After the smokers got their tokes and the sippers wet their lips, people were back on the road: Lake Merritt bound.
As we descended on the Lakeshore side of Lake Merritt, I thought about all that's transpired in that area over the past few weeks: the stories of “BBQ Becky” and “Jogger Joe,” and how those cases were largely about power, privilege and policing the lives of people of color. Even the story from a day prior to the bike ride, across the Bay, where a white woman called the police on a little black girl for selling water—the “Permit Patty” incident.
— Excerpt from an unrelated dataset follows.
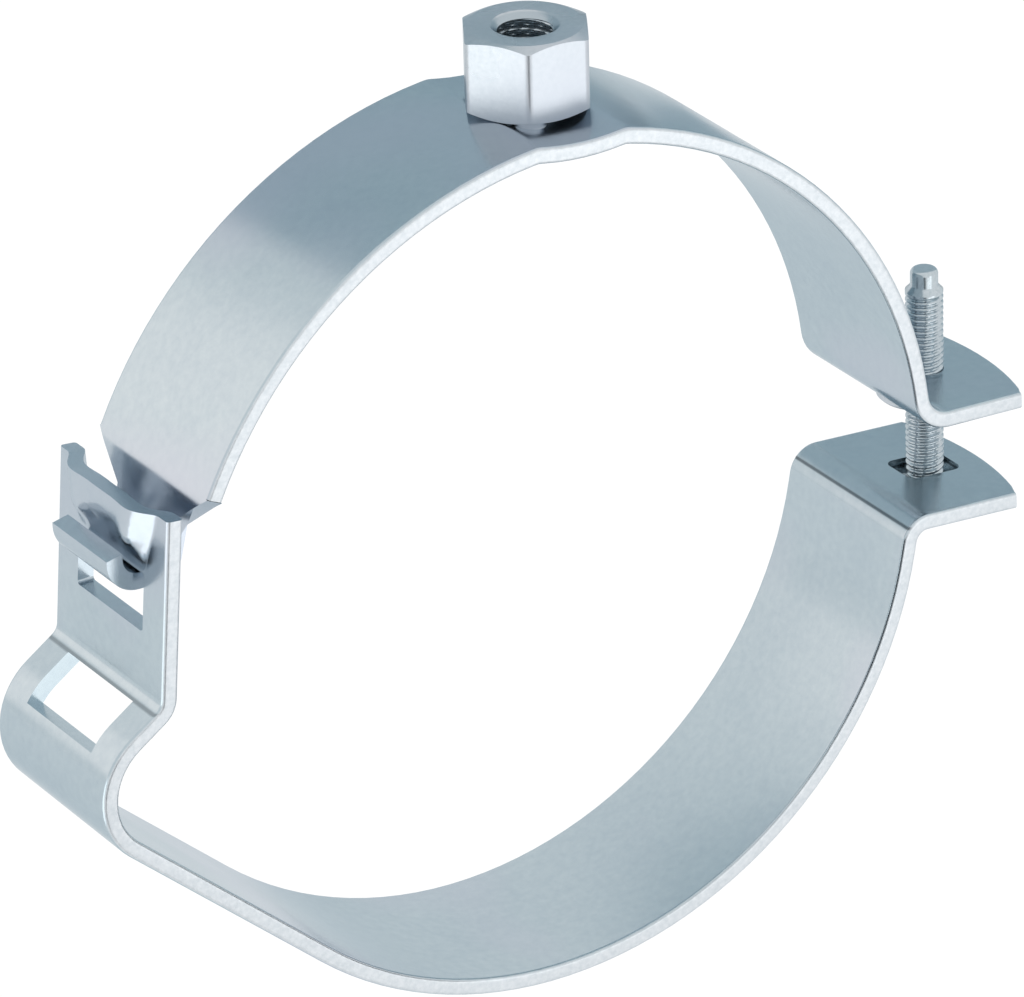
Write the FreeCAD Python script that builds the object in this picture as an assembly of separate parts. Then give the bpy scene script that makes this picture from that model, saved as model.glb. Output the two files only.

Whether it's the selling of water, sleeping in a makeshift dwelling or preparing food with family, these stories are about people of color simply existing, and people with perceived power policing their existence.
But on Sunday afternoon, the bikers weren’t having that. They were existing to the fullest; living their best life, as the kids say.
I saw the late June sun bounce off of so many gold grills that day.
I mean, I also saw a half-dozen minor bike accidents; people falling after trying to stunt on wheelies or ride with no hands. One young man on a double-decker scraper bike without brakes rear-ended someone else. But I didn’t see any injuries, nor any major conflicts between bikers or drivers. Everyone who fell got back up and kept riding.
And even that aspect of the ride is important. These kids were free to make mistakes, which all too often isn’t the case for young people of color in America. Mistakes? Hell, for some, simply existing is its own consequence.
And no, Marshawn and Josh, the sponsors and the BMX riders—they weren’t organizing a protest. They weren’t politicizing the people of Oakland. They were just giving folks a chance to get out, exist in public, and claim their space. That's worth a lot these days.
As the seemingly never-ending trail of bikes wrapped around the northern portion of Lake Merritt, flowing from Lakeshore to Grand, eventually back downtown and then toward Marshawn and Josh’s alma mater, Oakland Tech, my daughter and I spun off. It was well past her nap time, and almost time for mine.